The sources and measure of a state’s power are often points of contention in theories of conflict. Mearsheimer explains that there are two kinds of power: latent and military (Mearsheimer, 2001: 55). Latent power refers to the “socio-economic ingredients” (Mearsheimer, 2001: 55) that translate into wealth that goes into building military power. He argues that the wealth of a state can be measured in different ways, and chooses gross national product (GNP) as an indicator(Mearsheimer, 2001:62). Mearsheimer doesn’t expand on the concept of wealth, which I believe deserves further attention. The debt to GDP ratio of the United States and the state of the petrodollar fiat currency are presumably important factors to consider when examining conflicts in the Middle East. What I expect to see when applying the offensive neo-realist theory to Syria, is evidence that as the primary actor, the United States’ strategy is motivated by a threat to its survival. There should also be evidence of other great powers looking to obtain regional hegemony. What is not expected, is evidence that supports the liberal theory that the cause of the Syrian war is representative of societal preferences or identities, or that democracies seek interdependence among states over domination. I also don’t expect to find evidence that the democratic peace theory or the responsibility to protect doctrine are anything more than propaganda used to gain public support for military intervention.

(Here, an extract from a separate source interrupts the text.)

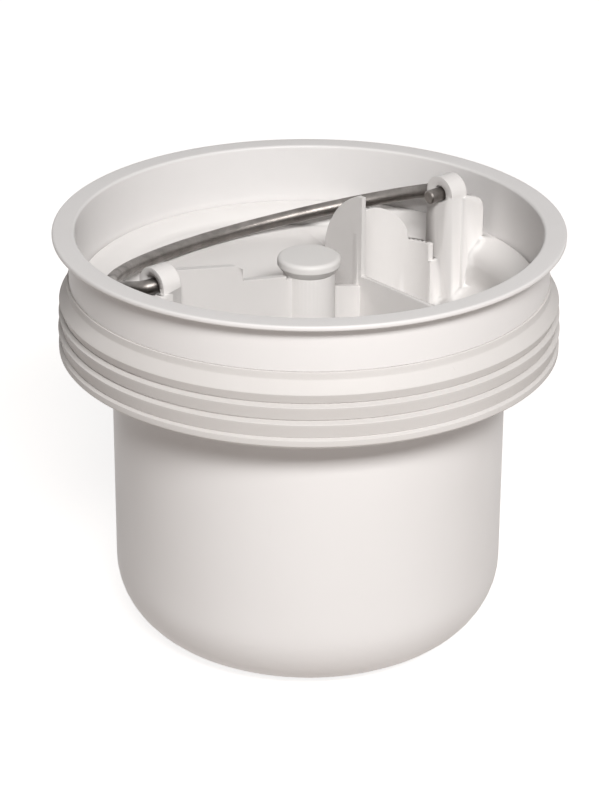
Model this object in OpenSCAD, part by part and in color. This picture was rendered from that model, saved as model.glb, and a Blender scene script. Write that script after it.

Testing the offensive realist theory as a plausible explanation of the Syrian war, begin with the following assumptions. 1) The United States is the primary actor and aggressor behind the Syrian Civil War. 2) The foundation and essential element of America’s latent power is the dollar’s status as the global reserve currency, as determined by the Bretton Woods Agreement in 1944. After the collapse of the Bretton Woods gold standard in the 70s, the world shifted to floating exchange rates, forcing the U.S. to find a way to convince foreigners to hold onto their growing surplus of fiat dollars. In 1974, a mutually beneficial deal was made with Saudi Arabia that standardized the sale of oil in dollars by OPEC, creating the petrodollar (Tun, 2015). This system keeps demand for the dollar artificially high, which has allowed the U.S. to print an unlimited amount of fiat currency to fund increased military spending and enjoy the largest trade deficit in the world (Amadeo, 2018). The brilliance of the petrodollar system is the symbiotic relationship of latent and military power, which mutually strengthen each other. The benefit has been global hegemony that has gone relatively unchallenged. The vulnerability is that maintaining the system requires control of oil-producing countries and ensured confidence in the dollar. Even a modest shift away from the dollar to the euro, for example, would be devastating (Norrlof, 2014). Foreign nations would flood the Federal Reserve with dollars as they exchanged it for euros. Devaluation would trigger hyperinflation, and interest rates would skyrocket as the Fed would be forced to reduce the money supply. The centrality and value of the dollar are paramount to the economic security of the US, which is why America has chosen to forcibly control or remove foreign regimes who threaten the status quo of the petrodollar (Syed, 2017).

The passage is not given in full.